> **Data rows**:
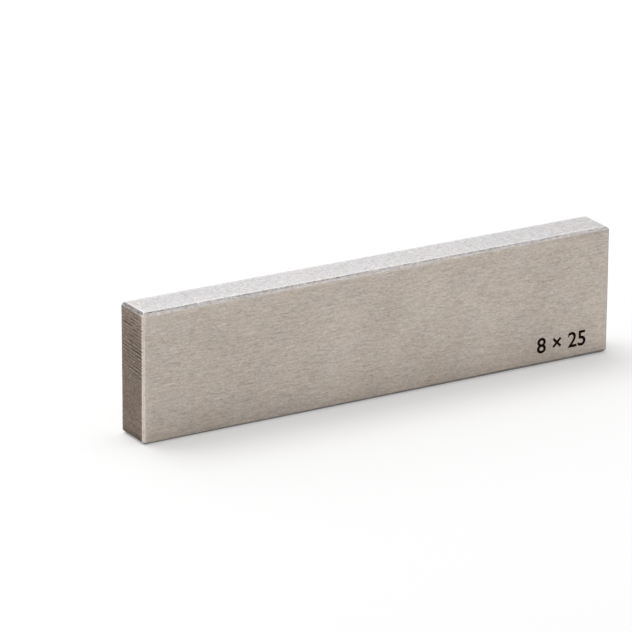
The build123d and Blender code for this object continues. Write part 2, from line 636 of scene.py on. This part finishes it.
# The bevels: the two axes that each leans between, the axis that it runs along, and the name of its width
bevelKinds = {(1, 2): (0, "longBevel"), (0, 2): (1, "crossBevel"), (0, 1): (2, "uprightBevel")}
bevels = []
for (axes, (run, key)), firstSide, secondSide in product(bevelKinds.items(), (-1, 1), (-1, 1)):
    lean = np.zeros(3)
    lean[list(axes)] = firstSide, secondSide
    here = (run, firstSide, secondSide)
    kind = "footBevelSteel" if lean[2] < 0 else key + "Steel"
    if here in bar["mattShadedEdges"]:
        kind = "mattShadedUprightSteel"
    width, taper = bar["dressed"].get(here, (bar[key], 0.0))
    bevels.append({
        "axes": axes, "run": run, "lean": lean, "kind": kind, "width": width, "wave": edgeWave(taper),
    })


def widthAlong(bevel, places):
    return bevel["width"] + bevel["wave"](places[:, bevel["run"]])


# Grinding grooves of an end face: a run of evenly spaced lines, deepest in the upper half, that sink
# towards the front
grooves = {
    "pitch": 0.64, "pitchSpread": 0.15, "width": (0.08, 0.16), "depth": 0.052, "depthSpread": (0.42, 0.84),
    "lean": 0.075, "leanSpread": 0.010, "leanLoss": 0.006,  # the last for each millimetre above deepFrom
    "waver": 0.022, "waverWaves": ((4.1, 1.9), (0.7, 0.3)),
    "strengthWaves": ((5.1, 2.3, 0.9), (0.45, 0.35, 0.20)),
    "deepFrom": 12.4, "deepTo": 20.0, "fromSoftness": 0.3, "toSoftness": 0.5, "above": 0.76, "below": 0.20,
    "usual": 0.70,  # a line's depth where it is neither strong nor weak
    "gaps": (0.45, 1.5),  # how broken the lines are: the deep ones, then the others
    "most": 1.35,  # the deepest a line gets, as a share of its own depth
    "backFade": 0.03,  # what a line loses for each millimetre towards the back
    "lipGlint": 0.30, "lipGlintShare": 0.5,  # a painted highlight on the lip under each groove
    "shadedFor": 0.2,  # how far in from an end the shade of its grooves reaches
}


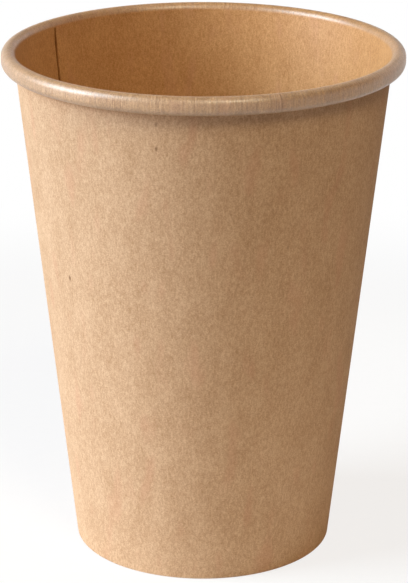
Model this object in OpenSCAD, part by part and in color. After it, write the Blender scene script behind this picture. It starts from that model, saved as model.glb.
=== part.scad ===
// Paper hot-drink cup: single wall, natural brown board, coated on the inside.
// It is made of two pieces, one side sheet and one base disc.
// The sheet is wrapped and glued into a cone, rolled outwards into the rim
// and turned up inside the foot, where it holds the skirt of the base.
// Sizes are in millimetres. The cup stands on z = 0, mouth up, front to -Y.

/* [Cup] */
// Diameter over the rolled rim
rim_d = 90; // [84:0.5:98]
// Height from the table to the top of the rim
cup_h = 116.5; // [90:0.5:150]
// Diameter where the slope of the wall's outside meets the table
foot_d = 59; // [52:0.5:66]

/* [Board] */
// Thickness of the side sheet
wall_t = 0.4; // [0.3:0.02:0.44]
// Thickness of the base disc
base_t = 0.35; // [0.25:0.01:0.45]
// Clearance left for the melted coating between base and side sheet
seal = 0.03; // [0.02:0.01:0.06]

/* [Rolled rim] */
// Width of the roll
roll_w = 3.2; // [3:0.1:4]
// Height of the roll
roll_h = 4.1; // [4:0.1:5]
// Turn of the cut edge that is tucked inside the roll, past the lowest point
tuck_turn = 110; // [60:5:140]
// Clearance between the tucked part and the doubled wall behind it
tuck_gap = 0.06; // [0.04:0.01:0.1]

/* [Side seam] */
// Width of the glued overlap
lap_w = 7; // [5:0.5:10]
// Direction of the inner cut edge, from +X towards +Y
lap_az = 145; // [0:5:355]
// Height above the table where the outer layer is notched off
lap_foot = 1.2; // [1:0.1:3]
// Width of the groove that the inner cut edge leaves in the rim and the foot
groove = 0.4; // [0.2:0.05:0.6]

/* [Base] */
// Depth of the recess under the disc
base_up = 7; // [6.5:0.5:12]
// Outside radius of the bend between disc and skirt
base_bend = 1; // [0.7:0.1:1.3]
// Height of the hem that is turned up inside the foot
hem_h = 5.5; // [3.5:0.5:5.5]
// Clearance between the skirt's cut edge and the floor of the fold
skirt_gap = 0.3; // [0.1:0.1:1]

/* [Hidden] */
$fn = 144;

// Room that a cutting shape has past the piece that it cuts
past = 1;
// Depth at which the flat stretch of the seam starts below the round faces,
// so that it comes out of them at a clear angle
sink = 0.02;

// Centres of the two half circles of the roll
roll_r = roll_w / 2;
roll_x = rim_d / 2 - roll_r;
top_c = [roll_x, cup_h - roll_r];
low_c = [roll_x, cup_h - roll_h + roll_r];

// The wall leans from the foot to the start of the roll, level with top_c
slope = (roll_x - roll_r + wall_t - foot_d / 2) / top_c[1];
lean = atan(slope);

// The tucked part turns as wide as the doubled wall behind it allows
tuck_side = (roll_r - 2 * wall_t) * cos(lean) + (roll_h - roll_r) * sin(lean);
tuck_r = floor((tuck_side - tuck_gap) / (1 + sin(lean)) * 100) / 100;
tuck_c = [roll_x, cup_h - roll_h + tuck_r];

// Pocket between wall and hem, and its two lower corners
pocket = base_t + 2 * seal;
wall_foot = face(wall_t, 0);
hem_foot = face(wall_t, -pocket);

// Beside the inner cut edge the outer layer leaves the round and runs flat,
// until it lies one thickness further out at half height
rise_deg = acos(1 - (wall_t + sink) / face(cup_h / 2, wall_t)[0]);
rise_len = rim_d / 2 * tan(rise_deg);

// Base: centre of the bend between disc and skirt
bend_z = base_up + base_t - base_bend;
bend_c = face(bend_z, -seal) - [base_bend, 0];

// Point of the wall at height z and at depth d below its coated face; board
// thickness is measured level, like z it is exact where two shapes meet
function face(z, d) = [foot_d / 2 - wall_t + d + z * slope, z];

// Leaning board between two heights, of thickness t from depth d
module leaf(z0, z1, d, t) {
    polygon([face(z0, d), face(z0, d + t), face(z1, d + t), face(z1, d)]);
}

// Bent board about c, with its outside radius, between two angles
module bend(c, r, t, a0, a1) {
    step = (a1 - a0) / 4;
    translate(c)
        intersection() {
            difference() {
                circle(r = r);
                if (r > t)
                    circle(r = r - t);
            }
            polygon(concat(
                [[0, 0]],
                [for (i = [0 : 4]) 2 * r * [cos(a0 + i * step), sin(a0 + i * step)]]
            ));
        }
}

// The foot: the hem turned up inside, and the fold
module foot_section() {
    leaf(wall_t, hem_h, -pocket - wall_t, wall_t);
    bend(hem_foot, wall_t, wall_t, 180, 270);
    translate([hem_foot[0], 0])
        square([pocket, wall_t]);
    bend(wall_foot, wall_t, wall_t, 270, 360);
}

// The rolled rim down to its lowest point, d inside its usual outline
module roll_section(d) {
    bend(top_c, roll_r - d, wall_t, 0, 180);
    translate([roll_x + roll_r - d - wall_t, low_c[1]])
        square([wall_t, top_c[1] - low_c[1]]);
    bend(low_c, roll_r - d, wall_t, -90, 0);
}

// All that lies between two distances from the plane through the cup's axis
// and the inner cut edge; the overlap lies on the minus side of that plane
module seam_band(from, to) {
    rotate([0, 0, lap_az])
        translate([0, from, -past])
            cube([rim_d / 2 + past, to - from, cup_h + 2 * past]);
}

// All that lies inside the flat stretch at depth d, between two heights
module inside_flat(d, z0, z1) {
    rotate([0, 0, lap_az + rise_deg])
        rotate([90, 0, 0])
            linear_extrude(height = rise_len + lap_w + past)
                polygon([[foot_d / 4, z0], face(z0, d), face(z1, d), [foot_d / 4, z1]]);
}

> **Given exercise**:
Return what is listed above, exactly and completely.

> **Task output**:
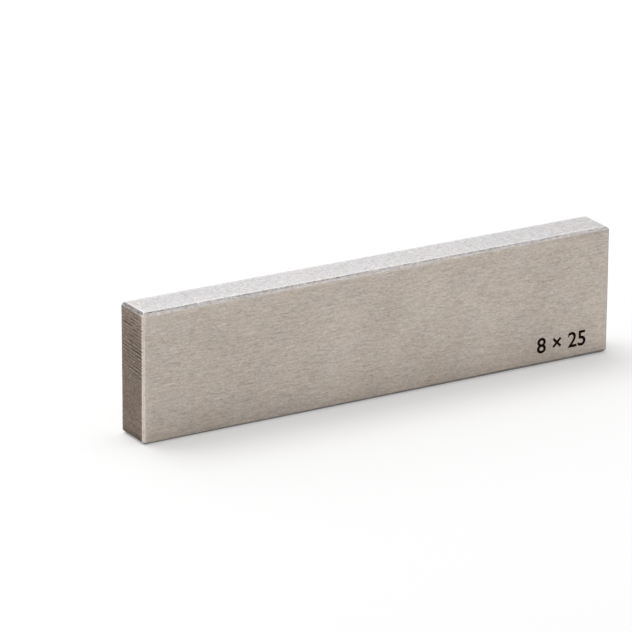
The build123d and Blender code for this object continues. Write part 2, from line 636 of scene.py on. This part finishes it.
# The bevels: the two axes that each leans between, the axis that it runs along, and the name of its width
bevelKinds = {(1, 2): (0, "longBevel"), (0, 2): (1, "crossBevel"), (0, 1): (2, "uprightBevel")}
bevels = []
for (axes, (run, key)), firstSide, secondSide in product(bevelKinds.items(), (-1, 1), (-1, 1)):
    lean = np.zeros(3)
    lean[list(axes)] = firstSide, secondSide
    here = (run, firstSide, secondSide)
    kind = "footBevelSteel" if lean[2] < 0 else key + "Steel"
    if here in bar["mattShadedEdges"]:
        kind = "mattShadedUprightSteel"
    width, taper = bar["dressed"].get(here, (bar[key], 0.0))
    bevels.append({
        "axes": axes, "run": run, "lean": lean, "kind": kind, "width": width, "wave": edgeWave(taper),
    })


def widthAlong(bevel, places):
    return bevel["width"] + bevel["wave"](places[:, bevel["run"]])


# Grinding grooves of an end face: a run of evenly spaced lines, deepest in the upper half, that sink
# towards the front
grooves = {
    "pitch": 0.64, "pitchSpread": 0.15, "width": (0.08, 0.16), "depth": 0.052, "depthSpread": (0.42, 0.84),
    "lean": 0.075, "leanSpread": 0.010, "leanLoss": 0.006,  # the last for each millimetre above deepFrom
    "waver": 0.022, "waverWaves": ((4.1, 1.9), (0.7, 0.3)),
    "strengthWaves": ((5.1, 2.3, 0.9), (0.45, 0.35, 0.20)),
    "deepFrom": 12.4, "deepTo": 20.0, "fromSoftness": 0.3, "toSoftness": 0.5, "above": 0.76, "below": 0.20,
    "usual": 0.70,  # a line's depth where it is neither strong nor weak
    "gaps": (0.45, 1.5),  # how broken the lines are: the deep ones, then the others
    "most": 1.35,  # the deepest a line gets, as a share of its own depth
    "backFade": 0.03,  # what a line loses for each millimetre towards the back
    "lipGlint": 0.30, "lipGlintShare": 0.5,  # a painted highlight on the lip under each groove
    "shadedFor": 0.2,  # how far in from an end the shade of its grooves reaches
}


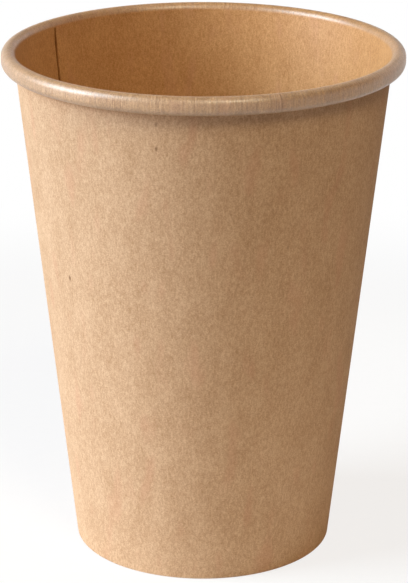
Model this object in OpenSCAD, part by part and in color. After it, write the Blender scene script behind this picture. It starts from that model, saved as model.glb.
=== part.scad ===
// Paper hot-drink cup: single wall, natural brown board, coated on the inside.
// It is made of two pieces, one side sheet and one base disc.
// The sheet is wrapped and glued into a cone, rolled outwards into the rim
// and turned up inside the foot, where it holds the skirt of the base.
// Sizes are in millimetres. The cup stands on z = 0, mouth up, front to -Y.

/* [Cup] */
// Diameter over the rolled rim
rim_d = 90; // [84:0.5:98]
// Height from the table to the top of the rim
cup_h = 116.5; // [90:0.5:150]
// Diameter where the slope of the wall's outside meets the table
foot_d = 59; // [52:0.5:66]

/* [Board] */
// Thickness of the side sheet
wall_t = 0.4; // [0.3:0.02:0.44]
// Thickness of the base disc
base_t = 0.35; // [0.25:0.01:0.45]
// Clearance left for the melted coating between base and side sheet
seal = 0.03; // [0.02:0.01:0.06]

/* [Rolled rim] */
// Width of the roll
roll_w = 3.2; // [3:0.1:4]
// Height of the roll
roll_h = 4.1; // [4:0.1:5]
// Turn of the cut edge that is tucked inside the roll, past the lowest point
tuck_turn = 110; // [60:5:140]
// Clearance between the tucked part and the doubled wall behind it
tuck_gap = 0.06; // [0.04:0.01:0.1]

/* [Side seam] */
// Width of the glued overlap
lap_w = 7; // [5:0.5:10]
// Direction of the inner cut edge, from +X towards +Y
lap_az = 145; // [0:5:355]
// Height above the table where the outer layer is notched off
lap_foot = 1.2; // [1:0.1:3]
// Width of the groove that the inner cut edge leaves in the rim and the foot
groove = 0.4; // [0.2:0.05:0.6]

/* [Base] */
// Depth of the recess under the disc
base_up = 7; // [6.5:0.5:12]
// Outside radius of the bend between disc and skirt
base_bend = 1; // [0.7:0.1:1.3]
// Height of the hem that is turned up inside the foot
hem_h = 5.5; // [3.5:0.5:5.5]
// Clearance between the skirt's cut edge and the floor of the fold
skirt_gap = 0.3; // [0.1:0.1:1]

/* [Hidden] */
$fn = 144;

// Room that a cutting shape has past the piece that it cuts
past = 1;
// Depth at which the flat stretch of the seam starts below the round faces,
// so that it comes out of them at a clear angle
sink = 0.02;

// Centres of the two half circles of the roll
roll_r = roll_w / 2;
roll_x = rim_d / 2 - roll_r;
top_c = [roll_x, cup_h - roll_r];
low_c = [roll_x, cup_h - roll_h + roll_r];

// The wall leans from the foot to the start of the roll, level with top_c
slope = (roll_x - roll_r + wall_t - foot_d / 2) / top_c[1];
lean = atan(slope);

// The tucked part turns as wide as the doubled wall behind it allows
tuck_side = (roll_r - 2 * wall_t) * cos(lean) + (roll_h - roll_r) * sin(lean);
tuck_r = floor((tuck_side - tuck_gap) / (1 + sin(lean)) * 100) / 100;
tuck_c = [roll_x, cup_h - roll_h + tuck_r];

// Pocket between wall and hem, and its two lower corners
pocket = base_t + 2 * seal;
wall_foot = face(wall_t, 0);
hem_foot = face(wall_t, -pocket);

// Beside the inner cut edge the outer layer leaves the round and runs flat,
// until it lies one thickness further out at half height
rise_deg = acos(1 - (wall_t + sink) / face(cup_h / 2, wall_t)[0]);
rise_len = rim_d / 2 * tan(rise_deg);

// Base: centre of the bend between disc and skirt
bend_z = base_up + base_t - base_bend;
bend_c = face(bend_z, -seal) - [base_bend, 0];

// Point of the wall at height z and at depth d below its coated face; board
// thickness is measured level, like z it is exact where two shapes meet
function face(z, d) = [foot_d / 2 - wall_t + d + z * slope, z];

// Leaning board between two heights, of thickness t from depth d
module leaf(z0, z1, d, t) {
    polygon([face(z0, d), face(z0, d + t), face(z1, d + t), face(z1, d)]);
}

// Bent board about c, with its outside radius, between two angles
module bend(c, r, t, a0, a1) {
    step = (a1 - a0) / 4;
    translate(c)
        intersection() {
            difference() {
                circle(r = r);
                if (r > t)
                    circle(r = r - t);
            }
            polygon(concat(
                [[0, 0]],
                [for (i = [0 : 4]) 2 * r * [cos(a0 + i * step), sin(a0 + i * step)]]
            ));
        }
}

// The foot: the hem turned up inside, and the fold
module foot_section() {
    leaf(wall_t, hem_h, -pocket - wall_t, wall_t);
    bend(hem_foot, wall_t, wall_t, 180, 270);
    translate([hem_foot[0], 0])
        square([pocket, wall_t]);
    bend(wall_foot, wall_t, wall_t, 270, 360);
}

// The rolled rim down to its lowest point, d inside its usual outline
module roll_section(d) {
    bend(top_c, roll_r - d, wall_t, 0, 180);
    translate([roll_x + roll_r - d - wall_t, low_c[1]])
        square([wall_t, top_c[1] - low_c[1]]);
    bend(low_c, roll_r - d, wall_t, -90, 0);
}

// All that lies between two distances from the plane through the cup's axis
// and the inner cut edge; the overlap lies on the minus side of that plane
module seam_band(from, to) {
    rotate([0, 0, lap_az])
        translate([0, from, -past])
            cube([rim_d / 2 + past, to - from, cup_h + 2 * past]);
}

// All that lies inside the flat stretch at depth d, between two heights
module inside_flat(d, z0, z1) {
    rotate([0, 0, lap_az + rise_deg])
        rotate([90, 0, 0])
            linear_extrude(height = rise_len + lap_w + past)
                polygon([[foot_d / 4, z0], face(z0, d), face(z1, d), [foot_d / 4, z1]]);
}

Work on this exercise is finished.